In the year 1816, well toward the end of the Colonial period, as the South American colonies struggled for their independence from Spain, an early newspaper, the Gazeta de Buenos Aires, reported an interesting involving a thoroughly unexplained phenomenon near the town of Rojas, in the province of Buenos Aires, which many have associated to the UFO phenomenon.

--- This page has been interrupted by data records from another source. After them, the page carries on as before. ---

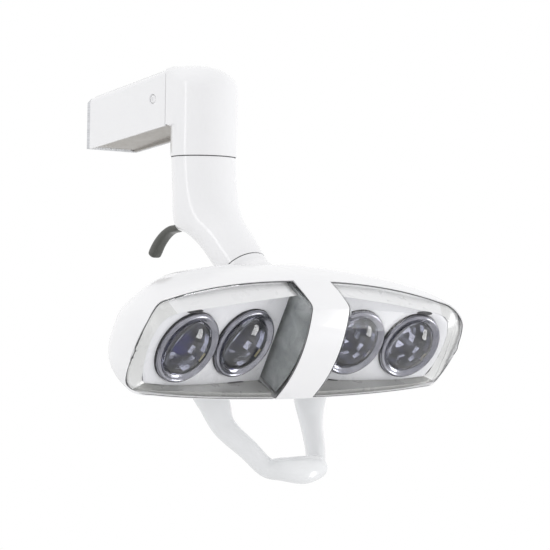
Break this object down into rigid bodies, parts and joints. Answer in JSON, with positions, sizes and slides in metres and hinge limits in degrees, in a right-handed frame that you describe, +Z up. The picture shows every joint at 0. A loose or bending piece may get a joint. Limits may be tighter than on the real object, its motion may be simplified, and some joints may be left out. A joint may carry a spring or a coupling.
{
  "type": "dental operating light",
  "caption": "Dental operating light head with lenses behind clear covers, loop handle, knuckle, curved neck and elbow on the end of a sprung arm.",
  "frame": {"origin": "centre of the plumb end face of the arm", "axes": "+Y out of the arm's end face towards its base, +Z up, X across the lamp with the lenses facing -Y"},
  "size_m": [0.2922, 0.2534, 0.2918],
  "materials": {
    "white_housing": "high gloss white",
    "arm_underside": "satin warm grey",
    "aluminium": "plain",
    "steel": "turned",
    "bronze": "plain bearing bronze",
    "lever_grey": "satin grey-green",
    "clear_cover": "clear polished cover",
    "trim_white": "satin white",
    "bezel_dark": "dark satin",
    "lens_glass": "polished dome",
    "reflector": "dark mirror",
    "board": "circuit board",
    "led": "light source on its round board",
    "handle_white": "high gloss white"
  },
  "bodies": {
    "arm": {"arm_upper_cover": "white_housing", "arm_lower_cover": "arm_underside", "arm_beam": "aluminium", "cover_screw_left": "white_housing", "cover_screw_right": "white_housing", "lift_pin": "steel", "arm_end_plate": "aluminium"},
    "rod": {"levelling_rod": "steel"},
    "elbow": {"elbow_housing": "white_housing", "elbow_bracket": "aluminium", "lift_bush": "bronze", "rod_pin": "steel", "pan_sleeve": "bronze"},
    "neck": {"neck_shell": "white_housing", "pan_spindle": "steel", "pan_washer": "bronze", "pan_nut": "steel", "swivel_bush": "bronze", "lever_pin": "steel"},
    "lever": {"brake_lever": "lever_grey"},
    "knuckle": {"knuckle_ball": "white_housing", "swivel_spindle": "steel", "swivel_nut": "steel", "tilt_axle": "steel", "tilt_washer_left": "bronze", "tilt_washer_right": "bronze"},
    "head": {"head_shell": "white_housing", "rear_cover": "white_housing", "window_left": "clear_cover", "window_right": "clear_cover", "bezel_left_inner": "bezel_dark", "lens_left_inner": "lens_glass", "reflector_left_inner": "reflector", "led_left_inner": "led", "bezel_left_outer": "bezel_dark", "lens_left_outer": "lens_glass", "reflector_left_outer": "reflector", "led_left_outer": "led", "bezel_right_inner": "bezel_dark", "lens_right_inner": "lens_glass", "reflector_right_inner": "reflector", "led_right_inner": "led", "bezel_right_outer": "bezel_dark", "lens_right_outer": "lens_glass", "reflector_right_outer": "reflector", "led_right_outer": "led", "trim_plate_left": "trim_white", "trim_plate_right": "trim_white", "heat_sink_left": "aluminium", "heat_sink_right": "aluminium", "tilt_yoke": "steel", "driver_board": "board", "handle": "handle_white", "handle_screw_left": "steel", "handle_screw_right": "steel"}
  },
  "joints": [
    {"name": "elbow_lift", "type": "hinge", "parent": "arm", "child": "elbow", "pos_m": [0, -0.098, 0.031], "axis": [1, 0, 0], "range_deg": [-15, 0]},
    {"name": "rod_slide", "type": "slide", "parent": "arm", "child": "rod", "axis": [0, -0.9894, 0.1454], "range_m": [0, 0.0068]},
    {"name": "neck_pan", "type": "hinge", "parent": "elbow", "child": "neck", "pos_m": [0, -0.1142, -0.0285], "axis": [0, 0, 1], "range_deg": [-150, 150]},
    {"name": "head_swivel", "type": "hinge", "parent": "neck", "child": "knuckle", "pos_m": [0, -0.1726, -0.1218], "axis": [0, 0.6561, 0.7547], "range_deg": [-45, 45]},
    {"name": "head_tilt", "type": "hinge", "parent": "knuckle", "child": "head", "pos_m": [0, -0.1726, -0.1218], "axis": [1, 0, 0], "range_deg": [-30, 30]},
    {"name": "lever_squeeze", "type": "hinge", "parent": "neck", "child": "lever", "pos_m": [0, -0.0995, -0.071], "axis": [1, 0, 0], "range_deg": [0, 8], "stiffness_Nm_per_rad": 0.6, "springref_deg": -5.73}
  ],
  "couplings": [
    {"joint": "rod_slide", "follows": "elbow_lift", "m_per_rad": -0.0248}
  ]
}
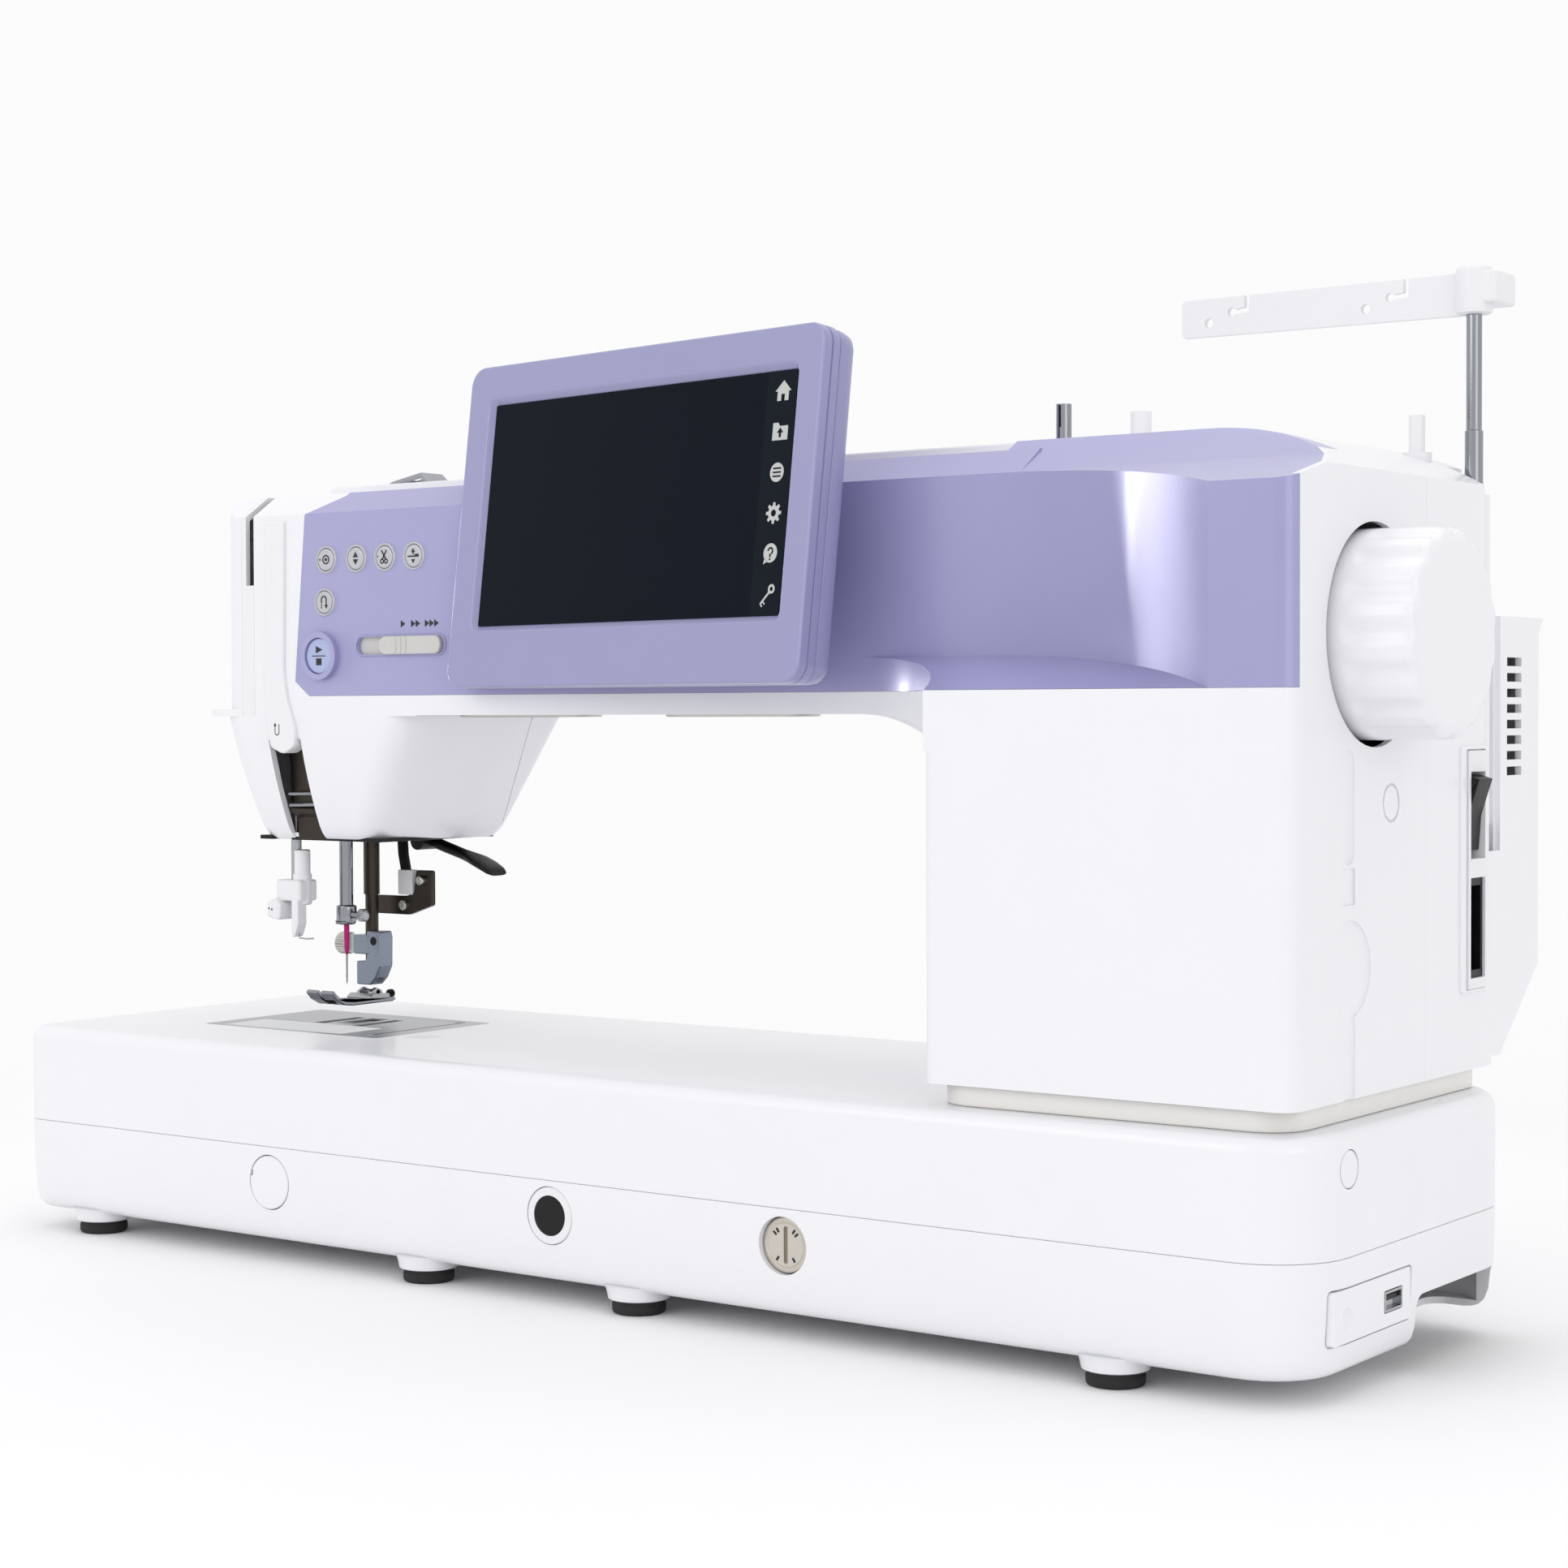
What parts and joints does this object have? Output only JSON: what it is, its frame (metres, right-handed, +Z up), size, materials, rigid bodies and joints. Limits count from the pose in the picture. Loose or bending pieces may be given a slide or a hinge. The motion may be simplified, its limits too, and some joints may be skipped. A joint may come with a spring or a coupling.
{
  "type": "sewing machine",
  "caption": "Long-bed computerised sewing machine with a tilted touch screen, thread mast, free needle area and white moulded covers with a lavender front.",
  "frame": {"origin": "middle of the bounding box at floor level, under the rubber feet", "axes": "+X to the handwheel end (the operator's right), +Y to the back, +Z up"},
  "size_m": [0.661, 0.222, 0.3987],
  "materials": {
    "white_shell": "satin moulded",
    "pale_trim": "satin moulded",
    "lavender": "metallic lacquer, satin",
    "black_rubber": "matt",
    "black_plastic": "satin moulded",
    "cast_frame": "as cast",
    "steel": "brushed",
    "chrome": "polished",
    "gunmetal": "oxidised, satin",
    "blue_steel": "satin",
    "dial_metal": "brushed, warm grey",
    "display_glass": "glossy black",
    "clear_plastic": "clear moulded",
    "button_silver": "metallic satin",
    "start_blue": "translucent satin",
    "slider_grey": "satin",
    "board_green": "solder mask",
    "motor_dark": "satin"
  },
  "bodies": {
    "machine": {"bottom_cover": "white_shell", "bed_cover": "white_shell", "rubber_feet": "black_rubber", "machine_frame": "cast_frame", "hole_plugs": "white_shell", "usb_panel": "white_shell", "needle_plate": "steel", "feed_bar": "gunmetal", "bobbin_case": "black_plastic", "drive_belts": "black_rubber", "motor": "motor_dark", "control_board": "board_green", "tower_plinth": "pale_trim", "front_cover": "white_shell", "rear_cover": "white_shell", "face_cover": "white_shell", "thread_channel": "pale_trim", "fascia": "lavender", "top_cover": "white_shell", "work_light_lenses": "clear_plastic", "screen_bezel": "lavender", "screen_housing": "lavender", "screen_glass": "display_glass", "switch_panel": "white_shell", "power_inlet": "black_plastic", "head_bottom_plate": "steel", "dual_feed_bracket": "gunmetal", "top_fittings": "white_shell", "top_thread_guide": "steel"},
    "main_shaft": {"main_shaft": "steel", "handwheel": "white_shell"},
    "lower_shaft": {"lower_shaft": "steel"},
    "rotary_hook": {"rotary_hook": "steel"},
    "motor_rotor": {"motor_pulley": "steel"},
    "bobbin": {"bobbin": "clear_plastic"},
    "needle_support": {"needle_support": "steel"},
    "needle_bar": {"needle_bar": "chrome", "needle": "chrome"},
    "presser_bar": {"presser_bar": "gunmetal", "foot_holder": "blue_steel"},
    "presser_foot": {"presser_foot": "chrome"},
    "presser_lifter": {"presser_lifter": "black_plastic"},
    "needle_threader": {"needle_threader": "white_shell"},
    "take_up_lever": {"take_up_lever": "steel"},
    "feed_dogs": {"feed_dogs": "steel"},
    "feed_dial": {"feed_dial": "dial_metal"},
    "knee_socket": {"knee_socket": "black_plastic"},
    "bobbin_cover": {"bobbin_cover": "clear_plastic"},
    "plate_release_key": {"plate_release_key": "white_shell"},
    "lock_button": {"lock_button": "button_silver"},
    "needle_button": {"needle_button": "button_silver"},
    "cutter_button": {"cutter_button": "button_silver"},
    "foot_button": {"foot_button": "button_silver"},
    "reverse_button": {"reverse_button": "button_silver"},
    "start_stop_button": {"start_stop_button": "start_blue"},
    "speed_slider": {"speed_slider": "slider_grey"},
    "power_switch": {"power_switch": "black_plastic"},
    "mast": {"mast_pole": "chrome", "mast_guide": "white_shell"},
    "winder_spindle": {"winder_spindle": "gunmetal"}
  },
  "joints": [
    {"name": "main_shaft_spin", "type": "hinge", "parent": "machine", "child": "main_shaft", "pos_m": [0.0695, -0.041, 0.259], "axis": [1, 0, 0], "continuous": true},
    {"name": "lower_shaft_spin", "type": "hinge", "parent": "machine", "child": "lower_shaft", "pos_m": [0.0195, -0.0217, 0.048], "axis": [1, 0, 0], "continuous": true},
    {"name": "hook_spin", "type": "hinge", "parent": "machine", "child": "rotary_hook", "pos_m": [-0.2185, -0.04, 0.07], "axis": [0, 0, 1], "continuous": true},
    {"name": "motor_spin", "type": "hinge", "parent": "machine", "child": "motor_rotor", "pos_m": [0.2665, 0.019, 0.15], "axis": [1, 0, 0], "continuous": true},
    {"name": "bobbin_spin", "type": "hinge", "parent": "machine", "child": "bobbin", "pos_m": [-0.2185, -0.04, 0.075], "axis": [0, 0, 1], "continuous": true},
    {"name": "needle_swing", "type": "hinge", "parent": "machine", "child": "needle_support", "pos_m": [-0.2127, -0.0224, 0.312], "axis": [0, 1, 0], "range_deg": [-1.15, 1.15]},
    {"name": "needle_stroke", "type": "slide", "parent": "needle_support", "child": "needle_bar", "axis": [0, 0, 1], "range_m": [-0.03, 0]},
    {"name": "foot_lift", "type": "slide", "parent": "machine", "child": "presser_bar", "axis": [0, 0, 1], "range_m": [-0.0076, 0.0035]},
    {"name": "foot_pitch", "type": "hinge", "parent": "presser_bar", "child": "presser_foot", "pos_m": [-0.2127, -0.007, 0.1052], "axis": [1, 0, 0], "range_deg": [-8, 2]},
    {"name": "lifter_turn", "type": "hinge", "parent": "machine", "child": "presser_lifter", "pos_m": [-0.1925, 0.009, 0.1745], "axis": [0, 1, 0], "range_deg": [-16, 36]},
    {"name": "threader_drop", "type": "slide", "parent": "machine", "child": "needle_threader", "axis": [0, 0, 1], "range_m": [-0.02, 0]},
    {"name": "take_up_swing", "type": "hinge", "parent": "machine", "child": "take_up_lever", "pos_m": [-0.2335, 0.013, 0.3], "axis": [1, 0, 0], "range_deg": [0, 25]},
    {"name": "dial_turn", "type": "hinge", "parent": "machine", "child": "feed_dial", "pos_m": [0.0967, -0.101, 0.036], "axis": [0, 1, 0], "range_deg": [0, 90]},
    {"name": "feed_stroke", "type": "slide", "parent": "machine", "child": "feed_dogs", "axis": [0, 1, 0], "range_m": [-0.0022, 0.0022]},
    {"name": "knee_turn", "type": "hinge", "parent": "machine", "child": "knee_socket", "pos_m": [-0.0162, -0.096, 0.036], "axis": [0, 1, 0], "range_deg": [0, 25], "stiffness_Nm_per_rad": 0.5},
    {"name": "bobbin_cover_lift", "type": "slide", "parent": "machine", "child": "bobbin_cover", "axis": [0, 0, 1], "range_m": [0, 0.006]},
    {"name": "plate_key_press", "type": "slide", "parent": "machine", "child": "plate_release_key", "axis": [0, 0, 1], "range_m": [-0.0015, 0], "stiffness_N_per_m": 400},
    {"name": "lock_button_press", "type": "slide", "parent": "machine", "child": "lock_button", "axis": [0, 1, 0], "range_m": [0, 0.0009], "stiffness_N_per_m": 300},
    {"name": "needle_button_press", "type": "slide", "parent": "machine", "child": "needle_button", "axis": [0, 1, 0], "range_m": [0, 0.0009], "stiffness_N_per_m": 300},
    {"name": "cutter_button_press", "type": "slide", "parent": "machine", "child": "cutter_button", "axis": [0, 1, 0], "range_m": [0, 0.0009], "stiffness_N_per_m": 300},
    {"name": "foot_button_press", "type": "slide", "parent": "machine", "child": "foot_button", "axis": [0, 1, 0], "range_m": [0, 0.0009], "stiffness_N_per_m": 300},
    {"name": "reverse_button_press", "type": "slide", "parent": "machine", "child": "reverse_button", "axis": [0, 1, 0], "range_m": [0, 0.0009], "stiffness_N_per_m": 300},
    {"name": "start_stop_press", "type": "slide", "parent": "machine", "child": "start_stop_button", "axis": [0, 1, 0], "range_m": [0, 0.001], "stiffness_N_per_m": 300},
    {"name": "speed_set", "type": "slide", "parent": "machine", "child": "speed_slider", "axis": [1, 0, 0], "range_m": [-0.0138, 0]},
    {"name": "power_rock", "type": "hinge", "parent": "machine", "child": "power_switch", "pos_m": [0.2975, 0.0435, 0.194], "axis": [0, 1, 0], "range_deg": [0, 18]},
    {"name": "mast_slide", "type": "slide", "parent": "machine", "child": "mast", "axis": [0, 0, 1], "range_m": [-0.044, 0]},
    {"name": "winder_spin", "type": "hinge", "parent": "machine", "child": "winder_spindle", "pos_m": [0.1522, -0.001, 0.34], "axis": [0, 0, 1], "continuous": true}
  ],
  "couplings": [
    {"joint": "lower_shaft_spin", "follows": "main_shaft_spin", "ratio": 1},
    {"joint": "hook_spin", "follows": "main_shaft_spin", "ratio": 2},
    {"joint": "motor_spin", "follows": "main_shaft_spin", "ratio": 3.75},
    {"joint": "lifter_turn", "follows": "foot_lift", "rad_per_m": -65.707}
  ]
}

“At three thirty in the afternoon, on a rainless day, a very hard piece of ice was seen to fall out of the skies, with an approximate weight of two pounds, and it split in four. Immediately, toward the south, a tornado accompanied by a sort of tremor was reported, along with a fall of numerous fireballs. These have been blamed for setting fire to pasturelands, the wood of some buildings and enclosures. The fireball headed toward the largest part of the town with the most extraordinary effects. One building next to a cart was left untouched, while horses were seen carried in the wind at a distance of four blocks from their location; a heavyset woman was also spirited out of her house and taken south some two blocks…the phenomenon withdrew then thirteen blocks toward the north…”A super-tornado accompanied by strange effects? A devastating prairie fire similar to the great “Peshtigo Fire” of the 19th century in the United States? Possibly. But it must be noted that during the last century a UFO was seen to cause similar high winds and conflagrations elsewhere in Argentina. In August 1982, the region of Catamarca, in Argentina, was set ablaze by the maneuvers of a fire starting UFO that hurled a gout of flame in an empty field near the city of Londres, an action witnessed by two stunned policemen from the safety of their squad car. Apparently, the strange vehicle had waited for gale-force winds to begin before expelling its fire, causing it to spread voraciously through the vineyards and tree groves of the agricultural region. The story appeared in Buenos Aires' Clarín and La Crónica newspapers.